Tonight I am listening to Bruce Springsteen’s Nebraska. I think it is a good Sunday night album. The opening lines invited me into a world Bruce paints like an expert artist. He knows what he is doing on this album. He makes it looks simple until you step back and see the depth to the stories he tells. He probably had these stories sitting around for a while before they became songs. It reminds me that the road ahead is wide open like the open roads of Nebraska. Sure the territory can be harsh and even lonesome but I have been down similar roads. I know that eventually I’ll hit a spot to stop, rest, and write. An old diner with hot coffee and biscuits and gravy waits for me. My pen and notebook come out of my bag and as the sun dips into the horizon I start scratching a possible great American song like American Pie or Ghost of Tom Joad. And when I do start to write it doesn’t even matter anymore whether it is good or not. It just feels good to write.

Sunday, May 4, 2014

Planes over our heads


Ever since September 11th I watch planes in the sky differently. Mingle those thoughts with the every day life of being a father and you can maybe see where my head was during the writing of Planes over our head. 


Recorded over the course of about 2-3 weeks the songs seemed to fall out onto the page quickly. I sat in my writing room letting my mind wander with my guitar in my lap. Chords, bits of melody, and a vague idea that I am not the writer I was before I had kids. I had gone through some of my albums from the 1990s and while I appreciate my past work I find that the newer stuff seems to be closer to the page for me. Meaning I can listen and hear I am trying to let the song come through rather than pull it out by it’s feet, angry, and not quite breathing. 


Kiss the screen comes from the times when I am on the road. After a day of traveling or conferences I typically head back to my hotel room, throw open the laptop and skype my wife and kids before they head off to bed.  I feel like I am disrupting their lives while I am a thousand miles away looking out a hotel window on to a strange city landscape. Earlier in my life I would have been excited about a new city and the possible adventures it held. Now I wonder if my kids miss me and what they are doing. Times haven’t changed, I have. 

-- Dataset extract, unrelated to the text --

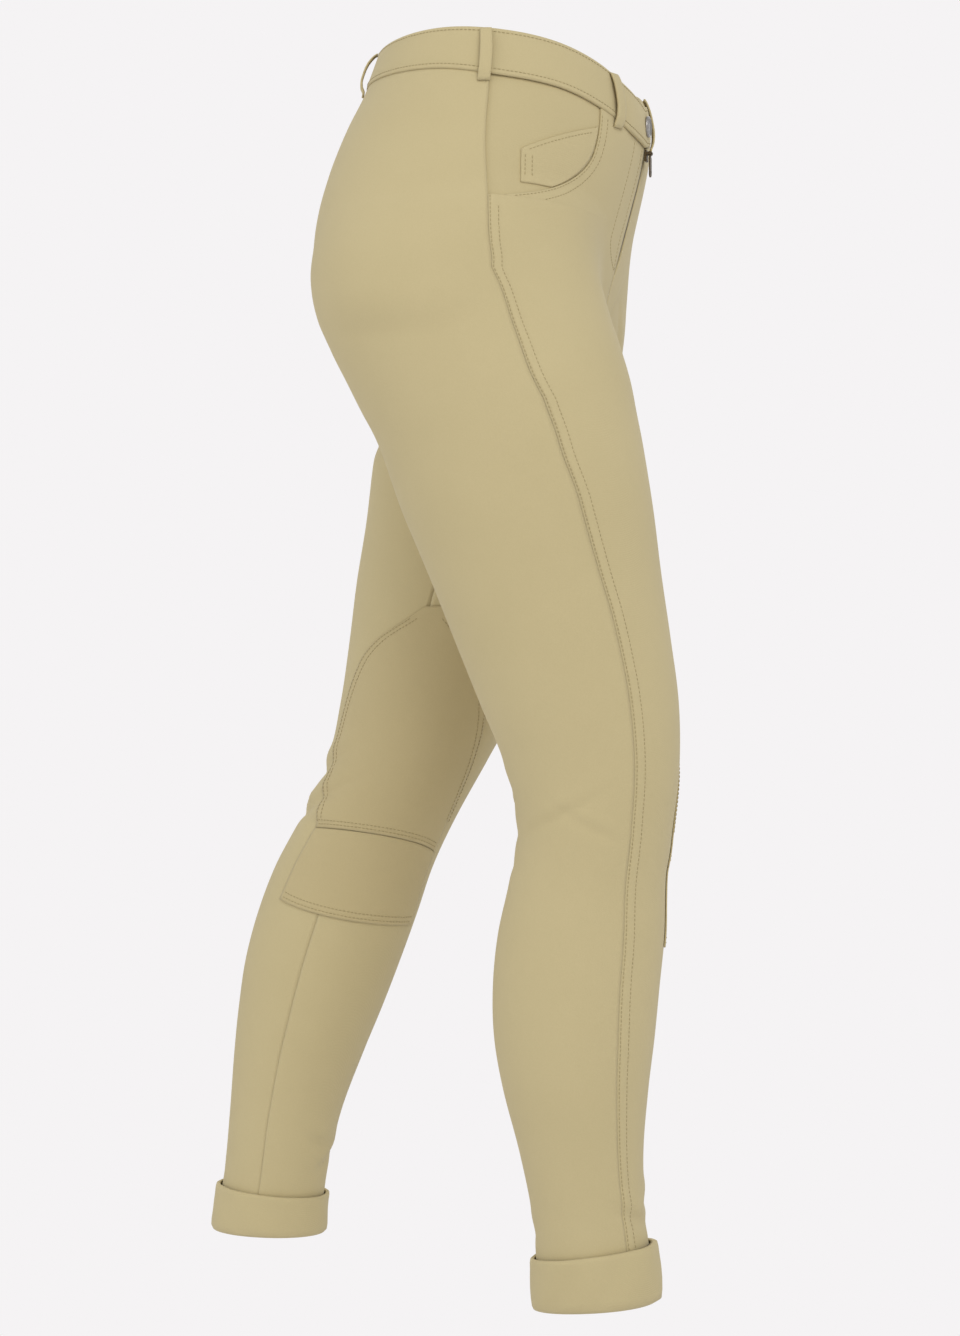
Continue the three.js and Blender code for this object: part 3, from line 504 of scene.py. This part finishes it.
# %% Creases and raised seams
Crease = namedtuple("Crease", "side place height length width depth lean")
CREASES = [
    # back of the right knee
    Crease(-1, 0.80, -556, 0.15, 7, -1.9, 20),
    Crease(-1, 0.86, -568, 0.10, 5, -1.5, -12),
    Crease(-1, 0.84, -584, 0.17, 6, -2.3, 26),
    Crease(-1, 0.78, -596, 0.12, 5, -1.4, -30),
    Crease(-1, 0.88, -606, 0.13, 5, -1.8, 14),
    Crease(-1, 0.74, -618, 0.08, 6, -0.9, 22),
    # side and front of the right knee
    Crease(-1, 0.55, -588, 0.15, 5, -0.7, -26),
    Crease(-1, 0.47, -596, 0.10, 4, -0.6, 18),
    Crease(-1, 0.15, -640, 0.12, 9, -0.8, 10),
    # back and side of the left knee
    Crease(1, 0.80, -560, 0.14, 7, -1.8, 16),
    Crease(1, 0.72, -572, 0.10, 5, -1.4, -20),
    Crease(1, 0.83, -590, 0.15, 6, -2.2, 24),
    Crease(1, 0.90, -604, 0.10, 5, -1.3, -10),
    Crease(1, 0.68, -612, 0.09, 7, -1.0, 16),
    Crease(1, 0.50, -584, 0.10, 5, -0.7, 20),
    # from the fork, up across the fronts
    Crease(-1, 0.08, -232, 0.10, 7, -1.3, -36),
    Crease(-1, 0.12, -214, 0.08, 6, -1.0, -40),
    Crease(1, 0.09, -226, 0.11, 7, -1.4, -30),
    Crease(1, 0.15, -206, 0.07, 6, -0.8, -34),
    Crease(-1, 0.03, -196, 0.06, 5, -0.9, 26),
    Crease(1, 0.04, -190, 0.05, 5, -0.8, 28),
    # under the seat
    Crease(-1, 0.86, -262, 0.12, 9, -1.4, 30),
    Crease(1, 0.84, -268, 0.13, 9, -1.6, 26),
    Crease(1, 0.76, -282, 0.08, 8, -0.8, 18),
    # ankles
    Crease(-1, 0.30, -900, 0.14, 6, -1.3, 12),
    Crease(-1, 0.20, -886, 0.10, 6, -1.0, -16),
    Crease(1, 0.25, -892, 0.12, 6, -1.4, 14),
    Crease(1, 0.18, -876, 0.10, 5, -1.0, -10),
    Crease(-1, 0.75, -905, 0.10, 6, -0.9, 12),
    Crease(1, 0.70, -896, 0.11, 6, -0.9, -12),
]
CREASE_DEPTH = 1.8                 # times every depth
LIP, LIP_BELOW, LIP_WIDTH = 0.55, 1.9, 1.2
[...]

Am I the only one who dreads getting on a plane these days? 


When I think about City of Strays I think about relationships. I don’t think the words come right out and say it but it is about the cycle of fights and resolutions of living with someone for a long time. Relationships carry so much baggage, both good and bad. My favorite line is, “We are perfect in the most awful way.” At times I think it must be awful to live with a songwriter. Those private moments you’d rather see forgotten become preserved in a song. I’m sure artists in other mediums do the same thing. We all have our battle scars embedded in our work. 


Sparks is a quiet mediation on life at home. I’m listening to the track in our front room stereo. My daughter is next to me talking to me as I type. The front yard has flowers ready to be planted. It is Sunday afternoon and this song seems the perfect soundtrack. I think my life needs more of these quiet moments.